RolandThere seems to be some confusion about what discrete logarithms are. The post says:

In fact, it can be demonstrated mathematically that trying to compute n is equivalent to the discrete logarithm problem….

but as the linked Wikipedia article says

Popular choices for the group G in discrete logarithm cryptography are […] cyclic subgroups of elliptic curves over finite fields….

so in fact reversing multiplication in the group of an elliptic curve is not just equivalent to the discrete log problem, it is the discrete log problem in a certain class of finite group. As is pointed out in this post, there are elliptic curves where an adversary may have information that makes the discrete log problem unexpectedly easy, but the adversary is still solving the discrete log problem.

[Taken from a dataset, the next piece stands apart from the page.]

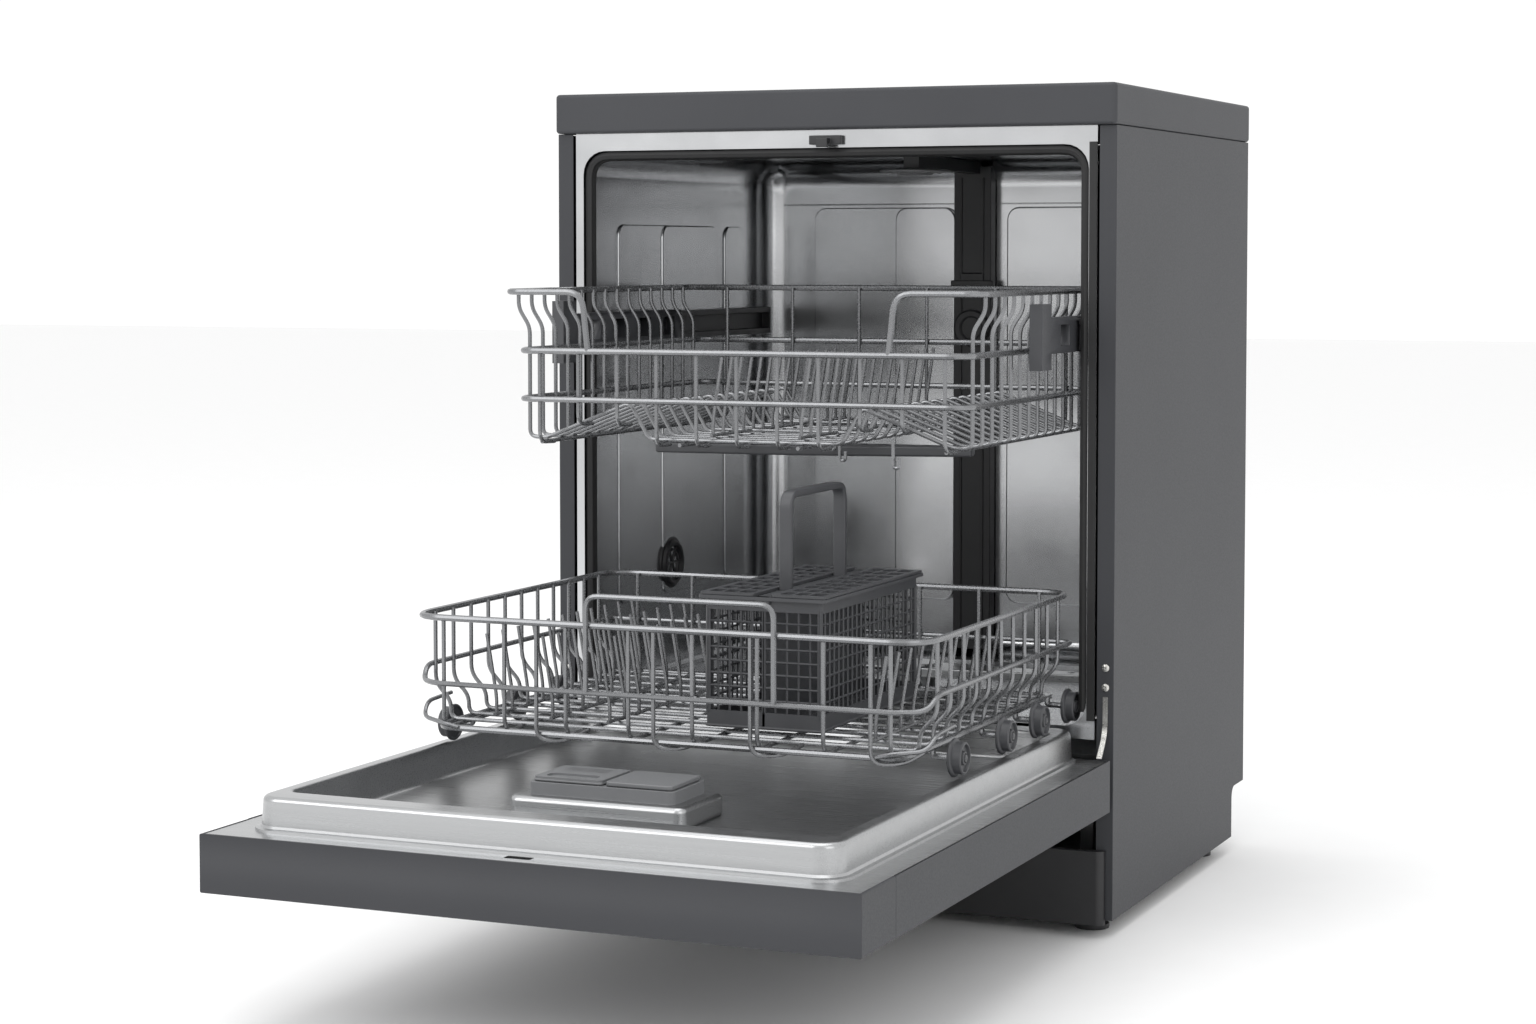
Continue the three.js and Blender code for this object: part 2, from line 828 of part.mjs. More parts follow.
// The latch: a box under the slot, with the mouth that takes the keeper.
function doorLatch() {
  const top = doorTopZ - SHEET - 2 * GAP;
  const body = box(-32, 20, doorEdgeY + FASCIA_WALL + 1, LATCH_Y + 8, top - 22, top);
  return body.subtract(box(-17, 5, LATCH_Y - 4, LATCH_Y + 4, top - 14, top + 1));
}

// The dispenser: a housing in the dish with a cup for the detergent.
const DISPENSER = { x0: -76, x1: 62, y0: doorEdgeY + 167, y1: doorEdgeY + 233, top: trackZ + 3.5 };
function dispenserHousing() {
  const d = DISPENSER;
  const floor = trackZ - DISH_DEPTH + GAP;
  const pad = pushUp(roundedRect(d.x0 - 10, d.x1 + 8, d.y0 - 3, d.y1 + 5, 8), floor, d.top - 11, 3);
  const body = pushUp(roundedRect(d.x0, d.x1, d.y0, d.y1, 6), floor, d.top, 3).add(pad);
  const cup = pushUp(roundedRect(d.x0 + 8, -12, d.y0 + 8, d.y1 - 8, 5), d.top - 12, d.top + 1, 3);
  const middle = (d.y0 + d.y1) / 2;
  const filler = bar([30, middle, d.top - 10], [30, middle, d.top + 1], 24, 14);
  return cut(body, [cup, filler]);
}

// The detergent lid slides towards the door's foot; it has a finger recess.
function detergentLid() {
  const d = DISPENSER;
  const z = d.top + GAP;
  const lid = box(d.x0 + 3, -7, d.y0 + 3, d.y1 - 3, z, z + 4);
  return lid.subtract(box(d.x0 + 12, -18, d.y0 + 8, d.y0 + 24, z + 1.5, z + 5));
}

// The rinse-aid lid lifts on its rear edge.
function rinseAidLid() {
  const d = DISPENSER;
  const z = d.top + GAP;
  return box(-4, d.x1 - 3, d.y0 + 3, d.y1 - 3, z, z + 4);
}

// ---------------------------------------------------------------- baskets

// Evenly spaced numbers from a to b.
function spaced(a, b, count) {
  return Array.from({ length: count }, (_, i) => a + ((b - a) * i) / (count - 1));
}

// A straight wire from front to rear.
function straight(x, y0, y1, z, d) {
  return box(x - d / 2, x + d / 2, y0, y1, z - d / 2, z + d / 2);
}

// The cradle: wires that go down one side, across the floor and up the other, on long rails.
function cradle({ profile, front, rear, count, sideRails, floorRails }) {
  const start = front + END_RETURN + GAP;
  const end = rear - END_RETURN - GAP;
  const hoops = spaced(start + 6, end - 6, count).map((y) => uprightWire(profile, y, MESH_WIRE));
  const long = [];
  for (const side of [-1, 1]) {
    for (const [x, z, d] of sideRails) {
      long.push(straight(side * x, start, end, z, d));
    }
  }
  for (const [x, z, d] of floorRails) {
    long.push(straight(x, front + 6, rear - 6, z, d));
  }
  return weld([...hoops, ...long]);
}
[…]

jejbPost authorThe main point I was getting at is that if the discrete logarithm problem is solved, EC keys are as much toast as RSA keys are.

What I didn’t say but perhaps should have is that it’s thought the NSA possesses computing capacity capable of solving the discrete log problem for prime groups of up to 1024 bits which is why the recommended key length for RSA is now 2048 bits. However, the elliptic curve group generated by G is monocyclic, so it’s actually isomorphic to GF(n/h) and for a 256 bit elliptic curve, n/h is also 256 bits, which is well within the capacity of the NSA to solve. So the real fear is not that the NIST curves may be compromised in any way but that the NSA may possess a simple functional mapping from E(GF(p)) to GF(n/h). If that turns out to be true they can always recover your private key for a modest investment in computing resources because they’ve got a way of running the EC calculations on a simple 256 bit prime group which they’re known to be able to solve.

PetkoShouldn’t it be y^2 = x^3 + ax + b instead of x^3 = y^3 + ax + b?

jejbPost authorYes, it should. I’m afraid my wordpress doesn’t do maths, so I made the mistake because I was constructing the equations from raw html (and not actually proofreading the finished form). Corrected now, thanks.